In this sentiment driven market, some positive factors are being ignored and at some point could well spark a sizeable squeeze of short GBP positioning.
Firstly, the most obvious is the resilience of the economy and this is perhaps the biggest surprise post-Brexit. Real GDP data confirmed much stronger than expected growth in Q3 of 0.5% in contrast to the BoE’s expectations of just 0.2% growth.
Secondly, fears of a ‘hard’ Brexit in the financial markets don’t appear to be reflected in the real world! Nissan announced in October that it would increase investment in its plant in Sunderland to increase production planned in 2019. Nissan apparently received assurances (denied by No.10) from the government of continued favourable trading with the EU. If true what is being planned?

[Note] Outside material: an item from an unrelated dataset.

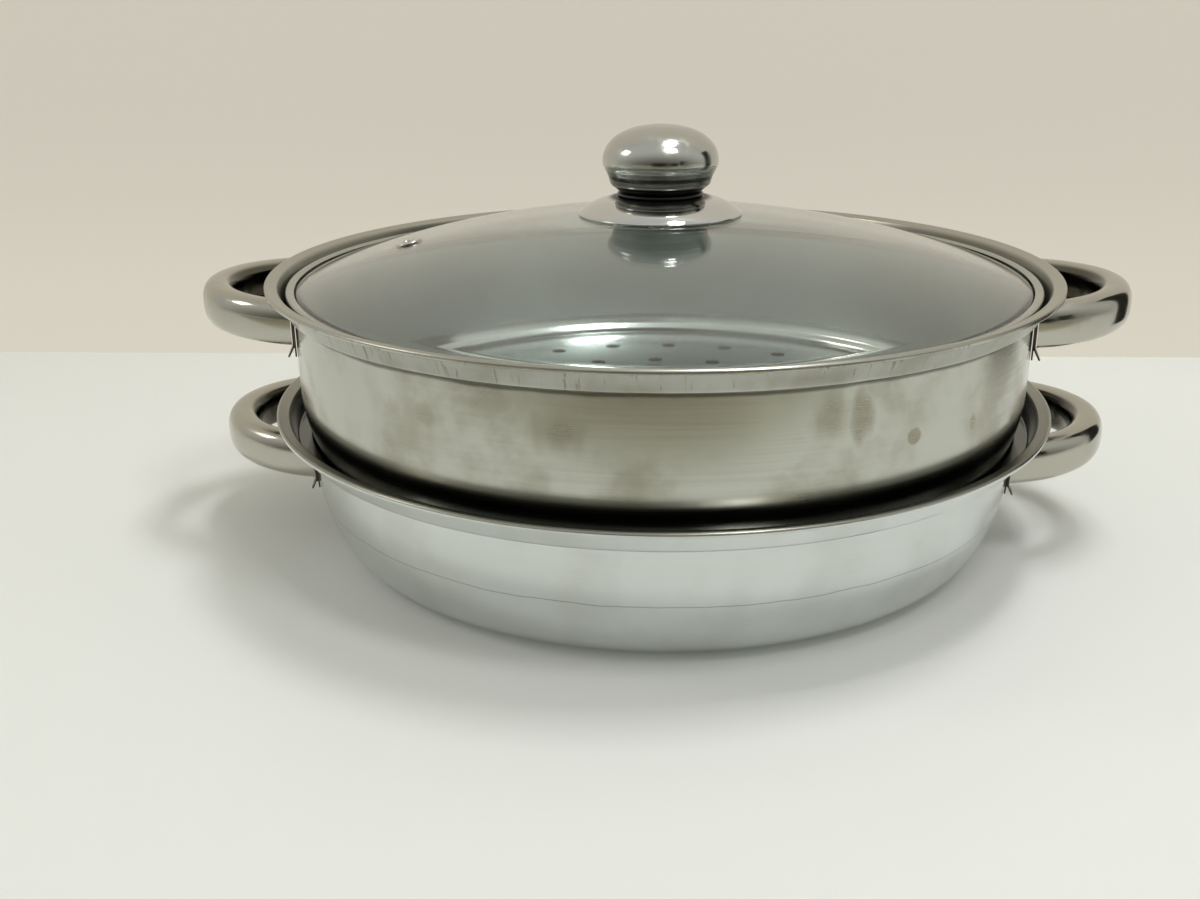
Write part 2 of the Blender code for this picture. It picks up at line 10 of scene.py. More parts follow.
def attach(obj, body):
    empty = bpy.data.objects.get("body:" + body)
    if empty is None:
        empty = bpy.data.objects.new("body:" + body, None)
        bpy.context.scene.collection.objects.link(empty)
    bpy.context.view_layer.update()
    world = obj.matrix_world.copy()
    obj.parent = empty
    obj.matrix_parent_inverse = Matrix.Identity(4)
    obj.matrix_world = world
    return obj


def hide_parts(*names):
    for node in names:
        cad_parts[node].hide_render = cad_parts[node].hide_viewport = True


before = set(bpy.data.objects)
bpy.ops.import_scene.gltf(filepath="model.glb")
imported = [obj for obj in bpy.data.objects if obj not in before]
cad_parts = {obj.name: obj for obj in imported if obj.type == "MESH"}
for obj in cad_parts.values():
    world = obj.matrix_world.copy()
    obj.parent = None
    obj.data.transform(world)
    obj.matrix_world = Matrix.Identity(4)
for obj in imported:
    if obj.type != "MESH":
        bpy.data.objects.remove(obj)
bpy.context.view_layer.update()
print("frame loaded:", len(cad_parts), "nodes")

mm = 0.001
pieces = bpy.data.collections.new("steamer pot")
studio = bpy.data.collections.new("studio")
bpy.context.scene.collection.children.link(pieces)
bpy.context.scene.collection.children.link(studio)


# The rim that both tiers share, and the steamer's sizes that it follows

rim = {
    "sheet": 0.7,
    "ledgeWidth": 2.9,
    "ledgeFall": 0.3,
    "collarDepth": 9.9,
    "collarFlare": 3.2,
    "flangeWidth": 4.3,
    "flangeRise": 0.9,
    "hemDrop": 1.5,
}

steamer = {
    "wall": 147.1,
    "wallDepth": 39.89,
    "shoulderRadius": 60.0,
    "shelfDepth": 61.9,
    "shelfInset": 7.7,
    "floorSink": 2.9,
    "floorSlope": 1.4,
    "holeRadius": 3.5,
    # ring radius, holes in the ring, degrees to its first hole
    "holeRings": ((109.0, 24, 87.4), (81.0, 18, 91.3), (54.0, 12, 90.0), (27.0, 6, 75.0)),
}

seatGap = 0.3
collarFoot = steamer["wall"] + rim["ledgeWidth"]
flangeFoot = collarFoot + rim["collarFlare"]
lip = flangeFoot + rim["flangeWidth"]


# Outlines: lists of (radius, height) in mm, drawn in the half plane to the right of the axis

def roundCorners(points, arcStep=10.0, guard=0.25):
    # each point is (x, z, fillet radius); a fillet becomes an arc with a guard point on each side
    path = []
    for i, (x, z, radius) in enumerate(points):
        here = Vector((x, z))
        if not radius:
            path.append(here)
            continue
        back = (Vector(points[i - 1][:2]) - here).normalized()
        ahead = (Vector(points[(i + 1) % len(points)][:2]) - here).normalized()
        turn = math.pi - back.angle(ahead)
        reach = radius * math.tan(turn / 2)
        centre = here + (back + ahead).normalized() * radius / math.cos(turn / 2)
        first = here + back * reach - centre
        sweep = first.angle_signed(here + ahead * reach - centre)
        steps = max(3, math.ceil(math.degrees(turn) / arcStep))
        path.append(here + back * (reach + guard))
        for k in range(steps + 1):
            path.append(centre + Matrix.Rotation(-sweep * k / steps, 2) @ first)
        path.append(here + ahead * (reach + guard))
    return path


def shares(count, first=0):
    # from 0 to 1 in equal steps
    return [k / count for k in range(first, count + 1)]


def arcPoints(centre, radius, start, end, step=3.0):
    # angles in degrees from straight down towards +X
    count = max(2, math.ceil(abs(end - start) / step))
    angles = [math.radians(start + (end - start) * share) for share in shares(count)]
    return [(centre[0] + radius * math.sin(a), centre[1] - radius * math.cos(a), 0) for a in angles]


def sideways(path, distance):
    # the same path moved to its right-hand side
    moved = []
    for i, here in enumerate(path):
        before = (here - path[i - 1]) if i else (path[1] - here)
        after = (path[i + 1] - here) if i < len(path) - 1 else before
        along = (before.normalized() + after.normalized()).normalized()
        spread = max(0.3, math.cos(before.angle(after) / 2))
        moved.append(here + Vector((along.y, -along.x)) * distance / spread)
    return moved


def roundEnd(start, end, steps=6):
    # half circle from start to end, bulging to the left of that line
    centre, arm = (start + end) / 2, (start - end) / 2
    return [centre + Matrix.Rotation(-math.pi * k / steps, 2) @ arm for k in range(1, steps)]


def sheetOutline(path, sheet, openEnd=False):
    # both faces of a sheet, with a rounded edge where it ends off the axis
    inside = sideways(path, sheet)[::-1]
    outline = list(path)
    if openEnd:
        outline += roundEnd(path[-1], inside[0])
    return outline + inside + roundEnd(inside[-1], path[0])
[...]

Finally, Gilt yields have risen relative to yields elsewhere. This may reflect foreign investor selling but equally, yields now on offer reduce current account financing risks going forward. The pound should also derive some support from the likelihood of a shift in stance from the BoE. There now appears little justification for the additional monetary easing that was signalled by the BoE as likely to be implemented before the end of this year. There remain some downside risks for the pound related to the invoking of Article 50. However, risks are skewed with any court judgement in favour of parliamentary consent being required triggering a larger upside GBP move than vice versa.
While sentiment could still drive the pound further weaker, we see recent positive developments as reason to forecast some pound recovery going forward.
BTMU targets GBP/USD around 1.2490 by year-end.